Inspired by Garniture history, my ornamental vase set explores a continuity of the natural landscape, forming a rhythmical arrangement. The vessels in groups expand into a sequence of panoramic landscape.



Trees

My inspiration came from Fragonard’s Rococo painting of massive and growing trees in the forest and garden. Instead of  the main subject of flirtation in his painting ‘The Swing’ and ‘The Progress of Love’ series, I pay more attention to the sensual depiction of nature celebrated in these works.

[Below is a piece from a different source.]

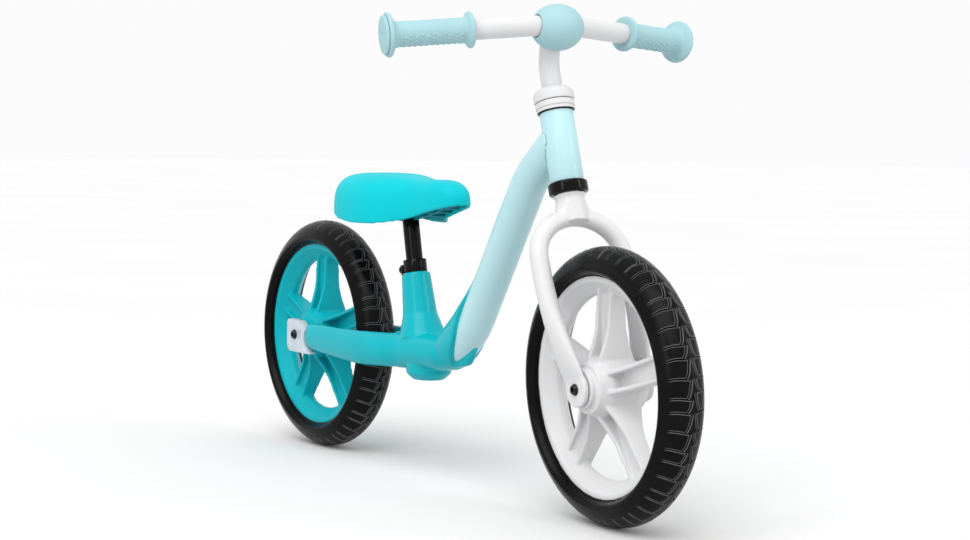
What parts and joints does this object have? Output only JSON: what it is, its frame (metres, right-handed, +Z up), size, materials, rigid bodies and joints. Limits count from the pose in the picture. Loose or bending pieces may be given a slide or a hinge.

I describe a placid garden full of wildflowers under the frail azure and imagine that the pastoral landscape spreads out beyond the limited confines of the porcelain surface and through light and shadow in the paintings, the depth of landscape is realised.  


Medium:

glazed porcelain

Size:

19x98cm
Drawings and Designs  for <Fruits & Flora> tableware set
Drawings and Designs for <Fruits & Flora> tableware set — watercolour and ink on paper 2019
Fruits & Flora  2019
Fruits & Flora 2019
Window display in Thomas Goode & Co Ltd. in Bond Street  2019
Window display in Thomas Goode & Co Ltd. in Bond Street 2019
Fruits & Flora  2019
Fruits & Flora 2019

The brief for this commission was to design a tableware set using the expansive archive of decorated objects in the Waddesdon Manor collection. My inspiration came from an 18th-century Roll top desk in Baron Ferdinand de Rothschild’s private sitting room in Waddesdon Manor. The attraction of the desk for me is that its massive cylinder top can be opened and closed revealing inside many images, decorated with inlaid patterns which spring to life when the shelves or drawers open.

For my response, I created different types of patterns, making use of the fact that ceramics are often stored in stacks. When one plate or cup is removed from its stack, another emerges from underneath, revealing a different image.


<Fruits & Flora> - Limited edition bone china tableware collection, shown in Thomas Goode’s Mayfair showroom during London Craft Week 2019.